● **Work to do**:
Start at the line containing "for node in" and stop at the line containing "if obj.type not"; copy those lines exactly, both ends included, and no others.

● **Data extract**:
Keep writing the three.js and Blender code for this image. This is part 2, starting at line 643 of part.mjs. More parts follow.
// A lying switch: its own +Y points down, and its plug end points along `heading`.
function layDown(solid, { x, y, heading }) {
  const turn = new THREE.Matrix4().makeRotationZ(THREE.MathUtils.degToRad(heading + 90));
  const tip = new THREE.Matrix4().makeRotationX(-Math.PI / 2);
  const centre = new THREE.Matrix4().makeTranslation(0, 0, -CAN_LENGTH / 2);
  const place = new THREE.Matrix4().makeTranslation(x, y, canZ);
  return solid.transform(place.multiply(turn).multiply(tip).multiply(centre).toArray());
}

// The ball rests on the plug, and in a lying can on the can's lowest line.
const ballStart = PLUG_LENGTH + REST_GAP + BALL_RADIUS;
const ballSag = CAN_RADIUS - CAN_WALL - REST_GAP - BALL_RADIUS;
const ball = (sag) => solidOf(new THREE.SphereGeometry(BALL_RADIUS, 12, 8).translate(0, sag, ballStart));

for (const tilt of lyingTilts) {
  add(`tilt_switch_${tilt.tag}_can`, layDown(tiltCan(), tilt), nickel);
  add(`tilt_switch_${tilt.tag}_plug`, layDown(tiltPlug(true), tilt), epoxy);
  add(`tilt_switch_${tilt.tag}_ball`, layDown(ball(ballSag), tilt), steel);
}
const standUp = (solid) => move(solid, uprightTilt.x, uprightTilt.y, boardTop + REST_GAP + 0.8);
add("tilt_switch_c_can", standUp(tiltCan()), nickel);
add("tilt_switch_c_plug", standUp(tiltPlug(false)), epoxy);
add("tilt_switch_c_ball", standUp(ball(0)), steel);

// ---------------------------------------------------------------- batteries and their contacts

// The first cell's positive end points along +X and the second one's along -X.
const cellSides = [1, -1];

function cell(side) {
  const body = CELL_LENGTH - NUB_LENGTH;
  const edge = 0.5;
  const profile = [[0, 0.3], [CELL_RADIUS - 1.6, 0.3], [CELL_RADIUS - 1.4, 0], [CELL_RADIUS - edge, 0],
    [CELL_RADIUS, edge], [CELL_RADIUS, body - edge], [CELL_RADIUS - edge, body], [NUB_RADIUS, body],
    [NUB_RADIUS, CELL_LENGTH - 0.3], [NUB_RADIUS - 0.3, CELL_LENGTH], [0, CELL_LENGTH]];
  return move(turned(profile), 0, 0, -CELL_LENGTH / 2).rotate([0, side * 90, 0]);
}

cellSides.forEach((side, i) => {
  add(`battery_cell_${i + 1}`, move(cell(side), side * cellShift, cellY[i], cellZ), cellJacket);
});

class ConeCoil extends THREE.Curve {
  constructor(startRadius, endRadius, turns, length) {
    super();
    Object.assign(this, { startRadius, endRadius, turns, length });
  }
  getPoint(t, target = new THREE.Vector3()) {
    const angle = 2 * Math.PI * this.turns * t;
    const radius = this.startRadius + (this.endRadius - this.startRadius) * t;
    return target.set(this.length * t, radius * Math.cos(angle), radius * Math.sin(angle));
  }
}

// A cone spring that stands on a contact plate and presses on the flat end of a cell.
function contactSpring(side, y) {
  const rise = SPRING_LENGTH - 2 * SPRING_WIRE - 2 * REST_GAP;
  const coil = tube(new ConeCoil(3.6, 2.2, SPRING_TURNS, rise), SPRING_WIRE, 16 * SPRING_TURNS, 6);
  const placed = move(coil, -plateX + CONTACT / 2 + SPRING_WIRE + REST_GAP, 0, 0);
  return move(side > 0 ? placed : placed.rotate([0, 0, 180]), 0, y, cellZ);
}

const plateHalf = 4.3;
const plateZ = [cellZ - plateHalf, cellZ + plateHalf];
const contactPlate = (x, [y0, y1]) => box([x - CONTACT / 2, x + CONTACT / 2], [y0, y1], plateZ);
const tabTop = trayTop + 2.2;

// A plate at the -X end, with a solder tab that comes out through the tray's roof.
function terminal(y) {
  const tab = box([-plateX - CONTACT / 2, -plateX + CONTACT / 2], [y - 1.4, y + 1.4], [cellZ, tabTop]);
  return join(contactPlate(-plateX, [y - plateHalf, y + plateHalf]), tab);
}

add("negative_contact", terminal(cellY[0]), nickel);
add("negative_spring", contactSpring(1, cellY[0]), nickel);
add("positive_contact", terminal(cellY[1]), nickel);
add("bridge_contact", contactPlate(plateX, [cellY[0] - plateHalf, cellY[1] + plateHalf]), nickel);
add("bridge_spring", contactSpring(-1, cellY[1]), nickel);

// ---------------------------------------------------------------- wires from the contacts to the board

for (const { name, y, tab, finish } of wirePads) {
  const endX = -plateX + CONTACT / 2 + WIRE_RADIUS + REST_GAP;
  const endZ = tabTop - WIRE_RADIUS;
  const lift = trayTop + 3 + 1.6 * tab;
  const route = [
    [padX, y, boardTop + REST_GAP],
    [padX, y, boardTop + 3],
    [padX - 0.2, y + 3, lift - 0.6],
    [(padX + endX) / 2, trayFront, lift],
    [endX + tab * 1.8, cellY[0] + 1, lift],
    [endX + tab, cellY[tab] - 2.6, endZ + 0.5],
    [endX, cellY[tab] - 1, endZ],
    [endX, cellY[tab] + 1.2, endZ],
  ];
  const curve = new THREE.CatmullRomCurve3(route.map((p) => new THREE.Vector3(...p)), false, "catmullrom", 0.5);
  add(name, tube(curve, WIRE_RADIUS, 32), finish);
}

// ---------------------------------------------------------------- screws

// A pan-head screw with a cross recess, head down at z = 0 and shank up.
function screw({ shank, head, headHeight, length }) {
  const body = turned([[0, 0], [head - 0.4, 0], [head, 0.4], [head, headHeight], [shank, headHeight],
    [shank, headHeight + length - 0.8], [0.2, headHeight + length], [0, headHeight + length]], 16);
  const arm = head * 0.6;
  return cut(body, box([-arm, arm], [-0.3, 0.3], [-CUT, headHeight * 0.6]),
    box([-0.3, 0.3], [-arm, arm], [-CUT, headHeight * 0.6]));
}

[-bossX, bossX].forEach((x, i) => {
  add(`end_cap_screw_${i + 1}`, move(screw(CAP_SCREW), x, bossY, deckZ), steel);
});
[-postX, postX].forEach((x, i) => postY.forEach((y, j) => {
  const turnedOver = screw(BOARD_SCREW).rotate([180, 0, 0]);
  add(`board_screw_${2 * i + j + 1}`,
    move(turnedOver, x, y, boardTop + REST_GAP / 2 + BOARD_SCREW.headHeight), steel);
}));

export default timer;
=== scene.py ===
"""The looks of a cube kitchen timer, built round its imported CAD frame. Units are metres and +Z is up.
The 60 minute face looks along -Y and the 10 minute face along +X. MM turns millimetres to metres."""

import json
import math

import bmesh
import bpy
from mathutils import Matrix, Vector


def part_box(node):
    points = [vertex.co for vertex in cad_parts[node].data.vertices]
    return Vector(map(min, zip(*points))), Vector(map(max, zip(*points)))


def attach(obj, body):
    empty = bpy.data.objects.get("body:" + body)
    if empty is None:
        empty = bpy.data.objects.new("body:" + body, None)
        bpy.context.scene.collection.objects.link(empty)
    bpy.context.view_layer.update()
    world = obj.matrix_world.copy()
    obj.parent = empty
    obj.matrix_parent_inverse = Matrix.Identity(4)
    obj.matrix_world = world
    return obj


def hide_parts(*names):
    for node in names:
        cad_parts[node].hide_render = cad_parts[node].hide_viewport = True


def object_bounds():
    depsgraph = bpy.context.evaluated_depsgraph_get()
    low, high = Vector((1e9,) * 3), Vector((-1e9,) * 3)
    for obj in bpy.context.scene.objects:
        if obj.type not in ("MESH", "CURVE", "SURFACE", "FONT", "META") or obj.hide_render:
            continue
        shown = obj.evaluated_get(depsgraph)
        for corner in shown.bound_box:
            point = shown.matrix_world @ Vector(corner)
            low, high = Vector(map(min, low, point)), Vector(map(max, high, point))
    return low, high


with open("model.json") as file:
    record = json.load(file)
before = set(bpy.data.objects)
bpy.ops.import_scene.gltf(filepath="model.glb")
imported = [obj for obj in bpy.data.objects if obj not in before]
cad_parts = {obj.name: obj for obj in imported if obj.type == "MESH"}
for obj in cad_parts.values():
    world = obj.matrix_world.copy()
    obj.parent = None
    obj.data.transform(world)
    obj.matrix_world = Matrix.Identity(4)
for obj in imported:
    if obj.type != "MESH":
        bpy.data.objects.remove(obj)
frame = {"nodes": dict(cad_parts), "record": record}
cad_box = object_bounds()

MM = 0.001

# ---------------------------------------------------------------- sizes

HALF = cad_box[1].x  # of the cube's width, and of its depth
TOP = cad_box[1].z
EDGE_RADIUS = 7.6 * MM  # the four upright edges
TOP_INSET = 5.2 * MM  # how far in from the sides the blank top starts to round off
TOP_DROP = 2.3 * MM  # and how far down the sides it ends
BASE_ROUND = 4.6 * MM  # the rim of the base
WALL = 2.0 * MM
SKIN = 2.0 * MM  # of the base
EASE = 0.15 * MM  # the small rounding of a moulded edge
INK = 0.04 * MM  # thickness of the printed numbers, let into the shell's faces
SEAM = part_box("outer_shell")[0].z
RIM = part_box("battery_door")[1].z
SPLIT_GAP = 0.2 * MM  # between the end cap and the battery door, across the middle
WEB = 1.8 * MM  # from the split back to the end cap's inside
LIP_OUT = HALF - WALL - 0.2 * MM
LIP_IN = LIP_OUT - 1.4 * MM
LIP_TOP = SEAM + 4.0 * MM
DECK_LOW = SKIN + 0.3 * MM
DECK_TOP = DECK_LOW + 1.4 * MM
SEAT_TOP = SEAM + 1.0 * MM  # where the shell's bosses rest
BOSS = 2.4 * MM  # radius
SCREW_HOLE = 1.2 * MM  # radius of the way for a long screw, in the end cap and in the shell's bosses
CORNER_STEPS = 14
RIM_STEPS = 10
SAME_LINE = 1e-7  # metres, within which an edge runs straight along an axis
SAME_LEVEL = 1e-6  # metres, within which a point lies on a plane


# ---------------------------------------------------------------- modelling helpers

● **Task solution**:
    for node in names:
        cad_parts[node].hide_render = cad_parts[node].hide_viewport = True


def object_bounds():
    depsgraph = bpy.context.evaluated_depsgraph_get()
    low, high = Vector((1e9,) * 3), Vector((-1e9,) * 3)
    for obj in bpy.context.scene.objects:
        if obj.type not in ("MESH", "CURVE", "SURFACE", "FONT", "META") or obj.hide_render:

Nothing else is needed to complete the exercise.